Le conglomérat indien Adani a annoncé une réduction de moitié de l’électricité qu’il fournit au Bangladesh, invoquant des impayés s’élevant à 850 millions de dollars. Cette décision, prise pour maintenir la stabilité financière de ses engagements, met le Bangladesh en difficulté face à une demande énergétique accrue en période de forte chaleur, bien que novembre apporte habituellement un léger répit.
Rezaul Karim, président du Bangladesh Power Development Board (BPDB), a confirmé que le gouvernement tente de compenser le manque d’approvisionnement en mobilisant d’autres centrales électriques. « Nous discutons activement avec Adani pour trouver une solution et avons précisé qu’il n’est pas possible de régler l’intégralité du montant dû en un seul mois, » a-t-il déclaré. En octobre, le Bangladesh a réussi à verser 97 millions de dollars au groupe indien, un montant supérieur aux paiements effectués durant les trois mois précédents, dans un effort pour réduire l’ardoise.

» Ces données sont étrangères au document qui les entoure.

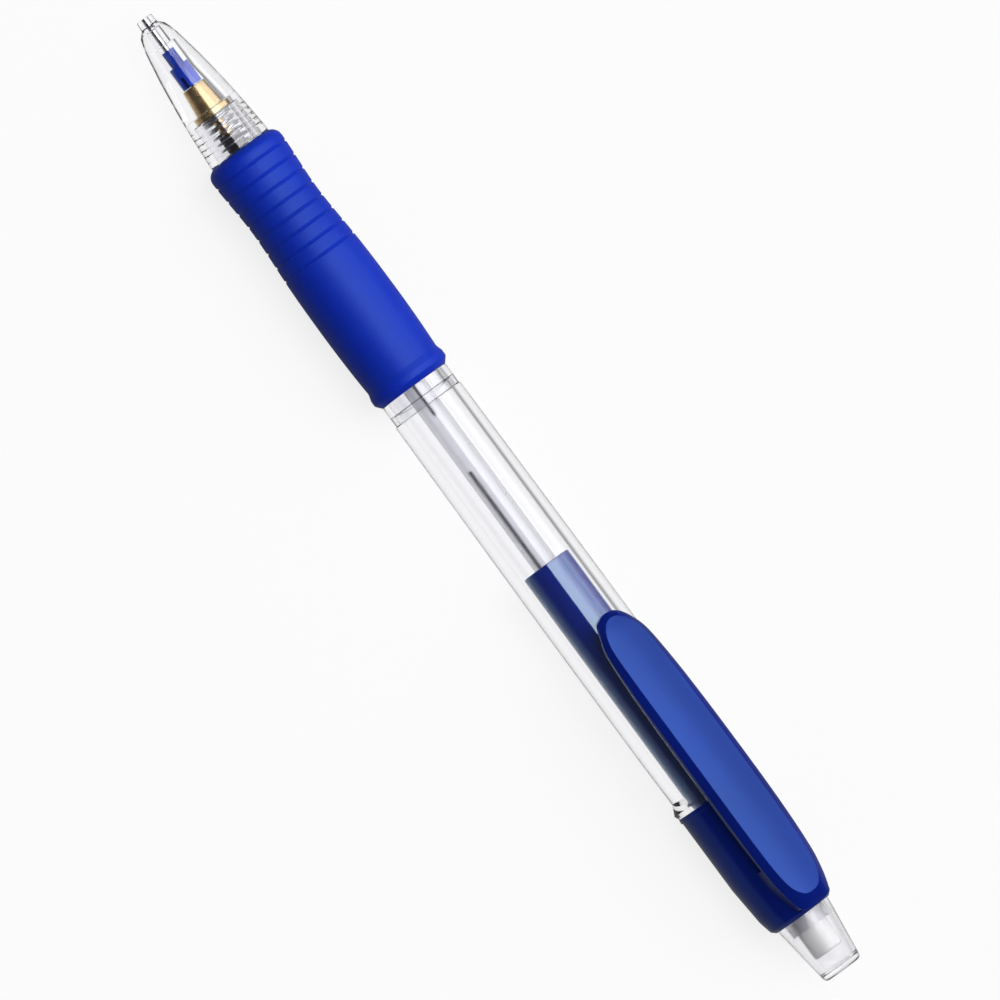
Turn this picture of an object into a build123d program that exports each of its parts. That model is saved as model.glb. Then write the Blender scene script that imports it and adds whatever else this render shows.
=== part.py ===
"""Clip mechanical pencil for 0.5 mm lead, at rest with its guide pipe drawn in.

The pencil lies along X with the nose tip at -X, the eraser cap at +X and the clip on top (+Z).
The origin is under the middle of the pencil, on the surface that it lies on. All sizes are in
millimetres. Stations are measured along the pencil from the nose tip, radii from its axis.
"""

from build123d import *
import os
from math import sqrt

os.makedirs("parts", exist_ok=True)

# ------------------------------------------------------------------ lengths along the outside
nose_length = 19.8
grip_length = 35.9
collar_length = 2.9        # clear collar of the front barrel behind the grip
barrel_length = 57.1       # rear barrel between the collar and its stop ring
stop_ring_length = 2.0
cap_length = 18.2          # sleeve of the clip cap
button_length = 8.4        # part of the eraser cap that stands out of the clip cap

# ------------------------------------------------------------------ outside radii
barrel_radius = 5.03       # drives the other radii of the barrels, the cap and the grip
tip_radius = 1.1
shoulder_radius = 1.9
snout_taper = 0.05         # growth of the snout's radius over its length
barrel_front_radius = barrel_radius - 0.16
barrel_rear_radius = barrel_radius - 0.1
stop_ring_radius = barrel_radius + 0.57
cap_radius = barrel_radius + 0.27
cap_rear_radius = cap_radius - 0.48
collar_radius = barrel_radius - 0.31
core_radius = barrel_radius - 0.83   # front barrel under the grip
nose_radius = core_radius + 0.07     # where the nose meets the grip
nose_bulge = 0.4           # how far the nose swells out of a straight cone
grip_end_radius = core_radius + 1.0
grip_waist_radius = core_radius + 0.6
grip_swell_radius = core_radius + 1.14
grip_rear_radius = grip_end_radius - 0.1
grip_flange_radius = core_radius + 1.18
button_radius = 3.7        # drives the eraser, its holder and the tail tube
button_end_radius = button_radius - 0.98

# ------------------------------------------------------------------ lead, travels, clearances
lead_radius = 0.25
lead_length = 60.0
button_travel = 2.8        # full push of the eraser cap
feed_travel = 0.7          # lead fed by one push, until the clutch ring meets its stop
slider_travel = 3.0        # guide pipe from drawn in to writing

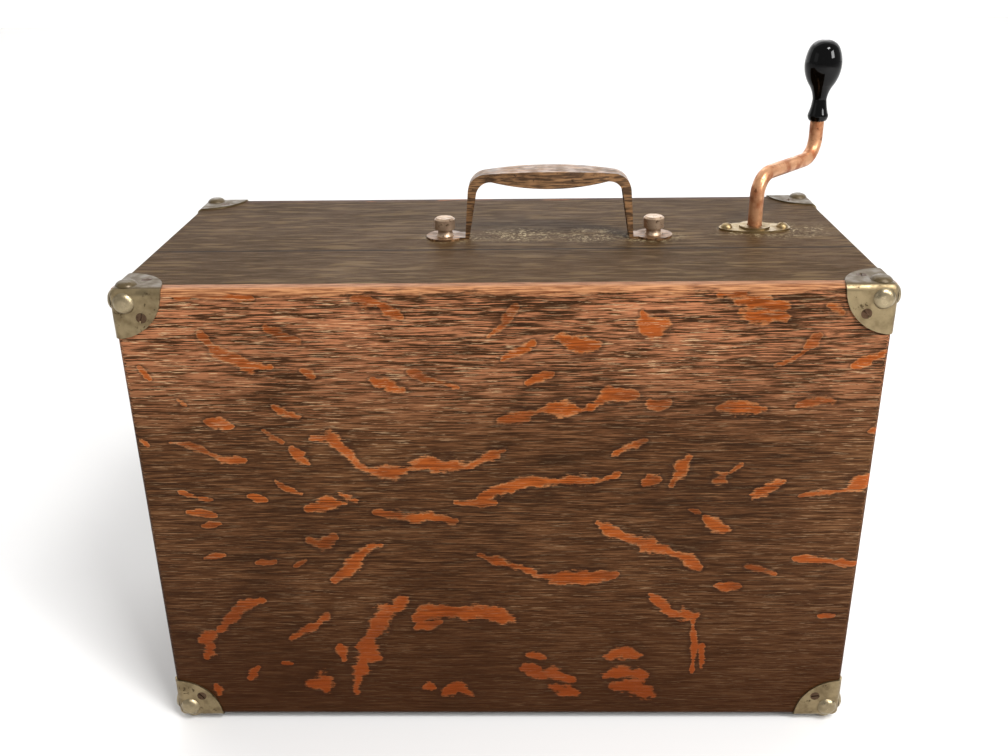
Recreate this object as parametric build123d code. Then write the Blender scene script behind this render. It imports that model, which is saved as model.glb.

Pressions économiques et implications pour Adani
Adani, qui avait déjà alerté en septembre sur une « situation financière intenable », se trouve contraint de respecter non seulement ses engagements envers le Bangladesh mais aussi envers ses créanciers et fournisseurs. Cette déclaration reflète les tensions financières croissantes auxquelles le conglomérat doit faire face dans un contexte où le non-recouvrement des créances menace la continuité de l’approvisionnement.
La centrale au charbon de Godda, située dans l’État indien du Jharkhand, est un projet phare d’Adani. Inaugurée l’année précédente pour un coût de 2 milliards de dollars, cette infrastructure, incluant des lignes de transmission, répond habituellement à environ 7 à 10 % de la demande énergétique du Bangladesh, dont la consommation s’élève à environ 13 gigawatts (GW). Toutefois, avec la baisse de production imposée, la centrale n’a fourni que 724 mégawatts vendredi, bien en deçà de sa capacité installée de 1.496 MW.
Efforts de rééquilibrage énergétique au Bangladesh
Le BPDB cherche activement à atténuer les effets de cette réduction d’approvisionnement. Face à un délestage de 1.680 MW dans le pays, le Bangladesh dépend également de 1.160 MW importés des États voisins du Bengale occidental et de Tripura, en Inde. L’arrêt progressif des appareils de climatisation, qui constituent une part importante de la consommation d’électricité lors des saisons chaudes, pourrait réduire la demande intérieure et permettre de limiter les pénuries.
La situation souligne les risques inhérents à la forte dépendance énergétique du Bangladesh vis-à-vis de fournisseurs étrangers. Environ 45 % de l’électricité consommée dans le pays provient de l’importation, ce qui place la sécurité énergétique du Bangladesh en position vulnérable, particulièrement en cas de tensions financières. Le gouvernement bangladais prévoit toutefois de renforcer ses capacités de production interne, afin de pallier les possibles interruptions dans les années à venir.
Perspectives et enjeux financiers
La situation actuelle pose également la question des finances publiques et de la gestion des dettes contractées par les organismes responsables de l’énergie au Bangladesh. Selon des experts, sans un règlement rapide des arriérés, Adani pourrait être contraint de revoir ses engagements ou même d’imposer de nouvelles réductions d’approvisionnement. Cela pourrait entraîner des coûts supplémentaires pour le Bangladesh, devant recourir à des sources de production moins optimales pour combler le déficit.
D’un point de vue stratégique, cette affaire illustre l’importance croissante des infrastructures énergétiques transfrontalières et les risques associés aux relations commerciales pour des produits aussi essentiels que l’électricité. La situation qui oppose aujourd’hui Adani et le Bangladesh pourrait devenir un cas d’école pour les pays qui dépendent fortement de sources d’énergie extérieures.